_Exercise task_: Which lines hold the word "Continue"? Copy each one.

_Given data_:
>> start

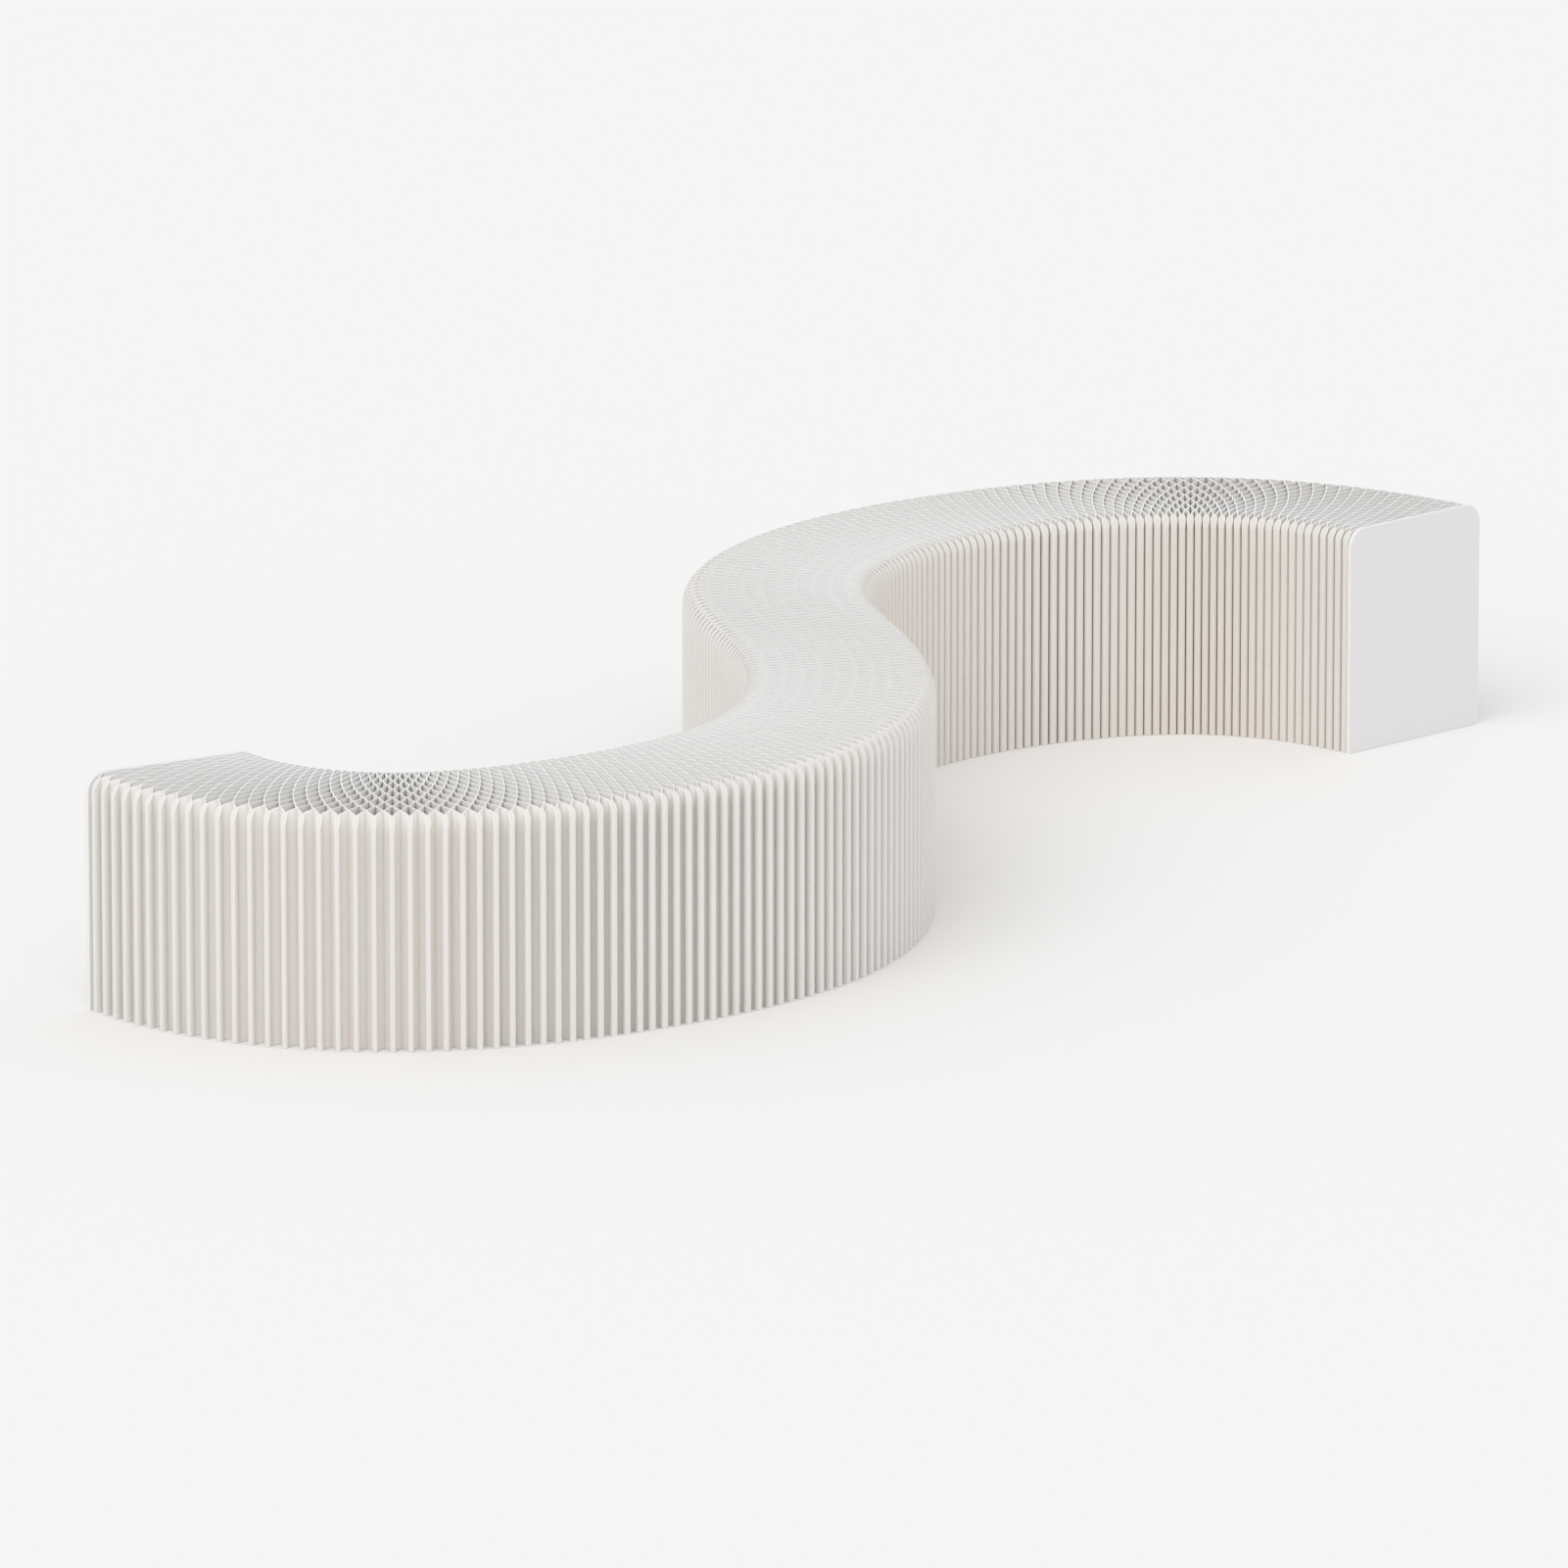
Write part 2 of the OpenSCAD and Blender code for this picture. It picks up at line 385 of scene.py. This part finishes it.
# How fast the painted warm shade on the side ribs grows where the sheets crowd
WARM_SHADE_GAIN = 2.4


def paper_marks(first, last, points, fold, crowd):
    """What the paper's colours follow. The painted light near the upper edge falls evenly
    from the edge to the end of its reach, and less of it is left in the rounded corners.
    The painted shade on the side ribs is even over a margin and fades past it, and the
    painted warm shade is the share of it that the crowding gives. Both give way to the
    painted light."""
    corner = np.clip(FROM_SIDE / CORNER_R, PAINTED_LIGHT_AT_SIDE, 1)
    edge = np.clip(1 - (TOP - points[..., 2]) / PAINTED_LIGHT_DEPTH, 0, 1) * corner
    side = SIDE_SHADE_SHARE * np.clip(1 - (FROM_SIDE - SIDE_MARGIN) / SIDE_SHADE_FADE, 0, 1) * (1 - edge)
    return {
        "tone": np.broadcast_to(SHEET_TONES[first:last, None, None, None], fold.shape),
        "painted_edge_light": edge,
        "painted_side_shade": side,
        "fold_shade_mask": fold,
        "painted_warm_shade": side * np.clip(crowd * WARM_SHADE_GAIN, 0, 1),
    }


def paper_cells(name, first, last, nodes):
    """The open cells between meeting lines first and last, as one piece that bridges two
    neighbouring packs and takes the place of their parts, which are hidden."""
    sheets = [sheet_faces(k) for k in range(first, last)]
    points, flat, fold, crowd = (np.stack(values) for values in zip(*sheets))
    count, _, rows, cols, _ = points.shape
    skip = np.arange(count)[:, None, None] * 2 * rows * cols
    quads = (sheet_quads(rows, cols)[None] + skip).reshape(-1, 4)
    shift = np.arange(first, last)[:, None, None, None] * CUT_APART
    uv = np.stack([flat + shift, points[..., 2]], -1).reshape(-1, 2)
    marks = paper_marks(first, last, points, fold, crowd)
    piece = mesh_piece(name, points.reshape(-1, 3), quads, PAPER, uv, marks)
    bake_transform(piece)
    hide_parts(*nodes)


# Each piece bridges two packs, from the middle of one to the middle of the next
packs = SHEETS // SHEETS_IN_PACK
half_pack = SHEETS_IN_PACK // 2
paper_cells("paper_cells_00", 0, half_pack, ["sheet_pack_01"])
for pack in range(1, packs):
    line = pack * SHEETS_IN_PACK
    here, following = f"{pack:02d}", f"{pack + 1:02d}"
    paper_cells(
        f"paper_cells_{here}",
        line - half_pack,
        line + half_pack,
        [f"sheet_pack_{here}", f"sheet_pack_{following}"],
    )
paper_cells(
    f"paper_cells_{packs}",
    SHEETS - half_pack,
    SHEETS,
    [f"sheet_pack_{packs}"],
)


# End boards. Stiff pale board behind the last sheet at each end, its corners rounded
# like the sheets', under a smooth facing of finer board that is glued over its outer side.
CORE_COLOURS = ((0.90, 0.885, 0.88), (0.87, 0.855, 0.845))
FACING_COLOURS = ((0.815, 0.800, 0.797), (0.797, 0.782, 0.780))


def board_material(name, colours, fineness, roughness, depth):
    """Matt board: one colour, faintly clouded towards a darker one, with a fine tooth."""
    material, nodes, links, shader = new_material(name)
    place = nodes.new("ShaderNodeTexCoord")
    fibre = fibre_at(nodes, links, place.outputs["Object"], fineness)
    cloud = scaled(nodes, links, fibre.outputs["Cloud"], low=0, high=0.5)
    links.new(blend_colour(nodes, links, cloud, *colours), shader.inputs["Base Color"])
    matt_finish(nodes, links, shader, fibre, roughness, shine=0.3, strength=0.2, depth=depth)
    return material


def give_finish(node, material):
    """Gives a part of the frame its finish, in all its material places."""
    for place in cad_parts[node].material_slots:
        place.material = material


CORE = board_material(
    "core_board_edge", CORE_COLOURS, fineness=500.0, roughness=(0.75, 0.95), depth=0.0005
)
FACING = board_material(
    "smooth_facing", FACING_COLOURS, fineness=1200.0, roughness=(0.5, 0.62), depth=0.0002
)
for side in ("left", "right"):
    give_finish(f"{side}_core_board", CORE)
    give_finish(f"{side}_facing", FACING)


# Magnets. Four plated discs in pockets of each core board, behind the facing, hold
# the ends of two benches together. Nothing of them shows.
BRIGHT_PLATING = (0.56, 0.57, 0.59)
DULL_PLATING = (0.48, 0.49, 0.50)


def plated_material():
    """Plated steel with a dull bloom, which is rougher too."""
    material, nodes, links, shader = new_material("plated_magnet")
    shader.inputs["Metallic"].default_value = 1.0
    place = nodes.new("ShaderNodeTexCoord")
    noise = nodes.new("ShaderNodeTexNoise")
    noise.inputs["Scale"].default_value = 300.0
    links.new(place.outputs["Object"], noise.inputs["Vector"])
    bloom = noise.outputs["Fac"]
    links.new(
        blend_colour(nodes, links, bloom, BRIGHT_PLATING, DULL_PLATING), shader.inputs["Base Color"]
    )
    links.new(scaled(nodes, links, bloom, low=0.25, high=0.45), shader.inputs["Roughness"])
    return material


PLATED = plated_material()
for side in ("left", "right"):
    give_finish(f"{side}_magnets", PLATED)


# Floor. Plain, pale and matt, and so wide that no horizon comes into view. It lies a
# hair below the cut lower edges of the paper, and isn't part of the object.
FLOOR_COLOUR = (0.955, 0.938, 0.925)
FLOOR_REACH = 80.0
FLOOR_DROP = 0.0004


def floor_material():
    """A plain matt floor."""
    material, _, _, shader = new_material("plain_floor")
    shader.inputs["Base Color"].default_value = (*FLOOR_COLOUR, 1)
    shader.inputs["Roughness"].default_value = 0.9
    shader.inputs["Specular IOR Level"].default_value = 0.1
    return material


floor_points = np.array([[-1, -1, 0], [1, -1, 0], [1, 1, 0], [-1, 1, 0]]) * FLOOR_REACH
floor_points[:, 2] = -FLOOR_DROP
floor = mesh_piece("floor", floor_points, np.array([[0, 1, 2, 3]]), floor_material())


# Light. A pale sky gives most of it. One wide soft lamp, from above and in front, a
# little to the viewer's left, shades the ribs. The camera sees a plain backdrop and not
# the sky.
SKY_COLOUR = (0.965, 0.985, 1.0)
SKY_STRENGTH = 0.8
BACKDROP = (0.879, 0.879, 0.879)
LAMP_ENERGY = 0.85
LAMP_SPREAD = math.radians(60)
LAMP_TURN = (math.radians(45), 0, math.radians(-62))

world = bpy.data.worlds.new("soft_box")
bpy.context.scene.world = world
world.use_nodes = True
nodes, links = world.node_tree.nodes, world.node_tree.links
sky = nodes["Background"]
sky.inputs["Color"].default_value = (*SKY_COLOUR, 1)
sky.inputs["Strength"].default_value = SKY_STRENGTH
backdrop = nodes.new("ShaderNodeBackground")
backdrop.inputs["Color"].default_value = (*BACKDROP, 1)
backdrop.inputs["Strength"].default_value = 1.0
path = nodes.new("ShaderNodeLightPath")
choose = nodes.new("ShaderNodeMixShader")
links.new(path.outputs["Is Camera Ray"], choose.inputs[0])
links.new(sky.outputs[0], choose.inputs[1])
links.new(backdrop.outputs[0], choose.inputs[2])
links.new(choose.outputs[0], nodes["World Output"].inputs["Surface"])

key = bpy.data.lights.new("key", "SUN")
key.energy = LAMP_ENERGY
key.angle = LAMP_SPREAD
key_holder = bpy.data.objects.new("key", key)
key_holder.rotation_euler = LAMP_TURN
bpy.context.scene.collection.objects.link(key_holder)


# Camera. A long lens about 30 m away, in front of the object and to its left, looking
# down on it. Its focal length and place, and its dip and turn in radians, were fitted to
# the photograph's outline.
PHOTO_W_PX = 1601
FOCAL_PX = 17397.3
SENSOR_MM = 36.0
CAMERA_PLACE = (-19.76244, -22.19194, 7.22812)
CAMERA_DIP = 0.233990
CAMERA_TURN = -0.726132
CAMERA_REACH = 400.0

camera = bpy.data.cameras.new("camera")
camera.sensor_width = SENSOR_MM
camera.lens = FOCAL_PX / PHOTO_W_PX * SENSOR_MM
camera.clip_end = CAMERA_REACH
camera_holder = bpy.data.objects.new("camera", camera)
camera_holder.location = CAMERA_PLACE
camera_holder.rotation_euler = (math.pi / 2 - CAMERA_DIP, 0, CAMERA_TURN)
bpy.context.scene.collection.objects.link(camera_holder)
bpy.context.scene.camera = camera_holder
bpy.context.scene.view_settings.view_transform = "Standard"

>> end
>> start

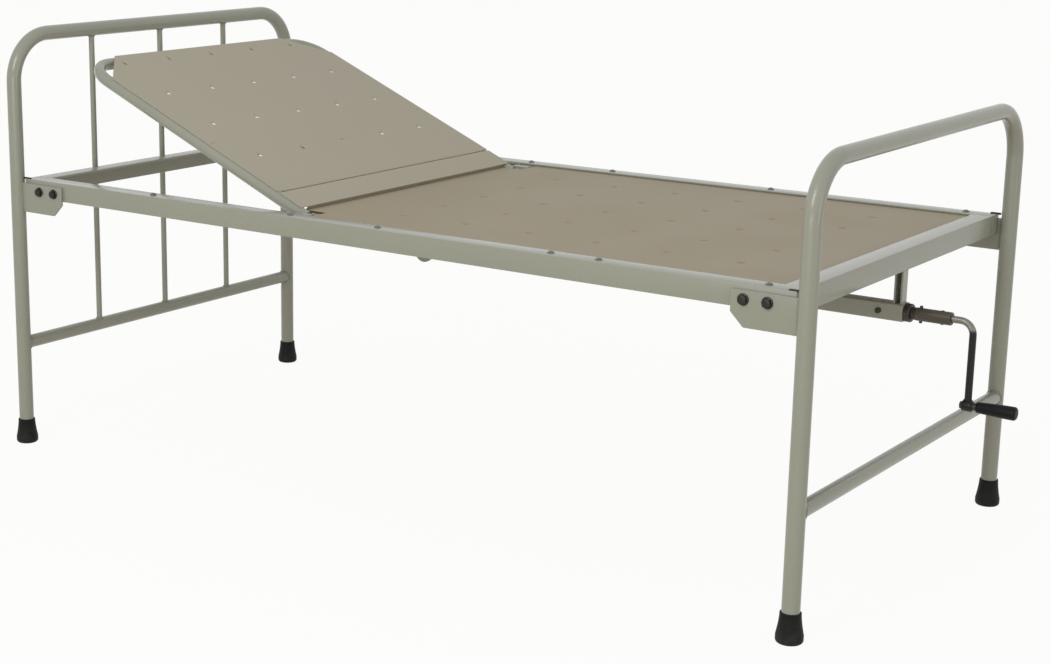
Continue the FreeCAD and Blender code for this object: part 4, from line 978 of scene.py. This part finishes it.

>> end
>> start

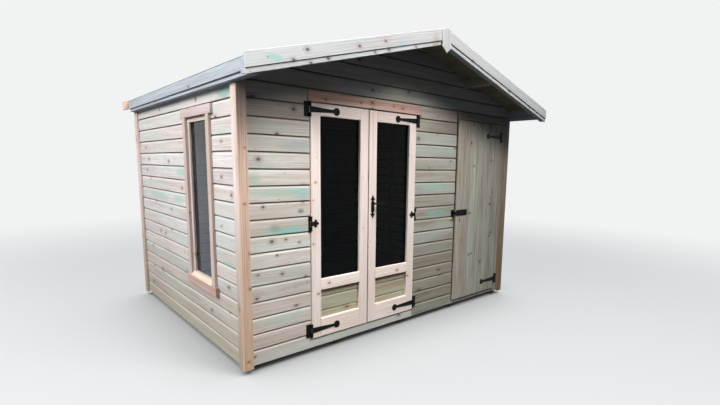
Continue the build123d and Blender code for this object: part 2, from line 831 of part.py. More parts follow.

>> end

_Response to this exercise_:
Continue the FreeCAD and Blender code for this object: part 4, from line 978 of scene.py. This part finishes it.
Continue the build123d and Blender code for this object: part 2, from line 831 of part.py. More parts follow.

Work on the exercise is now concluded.